Following the unfortunate deaths of 10 individuals at the massively-attended Astroworld Festival, social media has caught fire attempting to unravel the issues that unfolded at the NRG Park event on November 5th. Hosted by Travis Scott in his hometown of Houston, Texas; the tragedy has caused conversation among members of ‘Rage culture’, the demographic that Scott’s shows are marketed towards.
The casualties at the concert - with approximately 50,000 individuals in attendance - has prompted heavy response across the nation. Various theories have been developed across social media, ranging from blatant irresponsibility from the showrunners to the event being an occultic sacrifice. With this in mind, the importance of fact-checking information couldn’t be more apparent, as the effects of misinformation can be problematic.
Amelyun Nguyen, a 17 year old TikToker, experienced the effects of said misinformation, with her death at the concert being falsely reported.

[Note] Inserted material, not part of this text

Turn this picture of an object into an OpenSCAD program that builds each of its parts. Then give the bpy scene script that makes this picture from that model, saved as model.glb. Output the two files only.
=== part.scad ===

This information startled Nguyen, who lives in Australia, and is not a fan of Travis Scott’s music. “I was honestly very confused and was wondering how people found my pictures” she expressed, after her family and friends were contacted over the false-claims.
Stephanie Rawlings-Blake, former Mayor of Baltimore and spokesperson for Scott, has provided clarity on the operation of the concert, and what Scott was - and wasn’t - in control of. She provided an in-depth perspective on this, saying “They have a 59-page operations plan, and it clearly says the only two people that have the authority to stop the concert, were the executive producer and the concert producer. He was not responsible for this, but he wants to be responsible for the solution.”
Rawlings-Blake found accusations that Scott intentionally ignored the casualties as “ludicrous” as reported to CBS Mornings. She further elaborated, “It was hours and hours after the concert when they actually found out the tragedy, how the tragedy unfolded. And he has not stopped grieving for these families. He knows that he is who he is because of his fans. His love for his fans is so deep.”
An investigation regarding the event is still ongoing, as Houston Police Chief Troy Finner spoke publicly on previous conversation between him and Travis Scott. “I had no reason to believe that it wasn’t going to be safe,” he explained. “But I’m the kind of chief that I meet with people whenever I can, and that includes him. We had a very respectful, few minute conversation on my concerns.”
It is still undecided as to what caused the mass casualties, though it is highly suggested by officials that oxygen deprivation during the crowd surge and alleged drug abuse is partially to blame. Scott has made arrangements to pay for the families’ funeral costs, as well as fully refunding concert-attendees.
The most significant and unquestionable fact in this tragedy is how the lives of the victims’ family and other attendees will forever be altered. The New York Time reports the identities of the deceased in detail. “Franco Patiño, 21, a senior at the University of Dayton in Ohio; John Hilgert, 14, a freshman at Memorial High School near Houston; Brianna Rodriguez, 16, a student at Heights High School in Houston; Rudy Peña of Laredo, Texas; Danish Baig, whose brother said he was trying to save a sister-in-law from being trampled; Jacob E. Jurinek, 20, a junior at Southern Illinois University Carbondale; Axel Acosta, 21, a junior at Western Washington University in Bellingham, Wash.; and Madison Dubiski, 23, who worked at a Houston-based advertising agency. Bharti Shahani, 22, died in a hospital nearly a week after becoming separated from her sister and cousin as the Astroworld festival turned chaotic. And on Nov. 14, Ezra Blount, 9, died”
It is hopeful that they will be remembered by their loved ones in peaceful memories.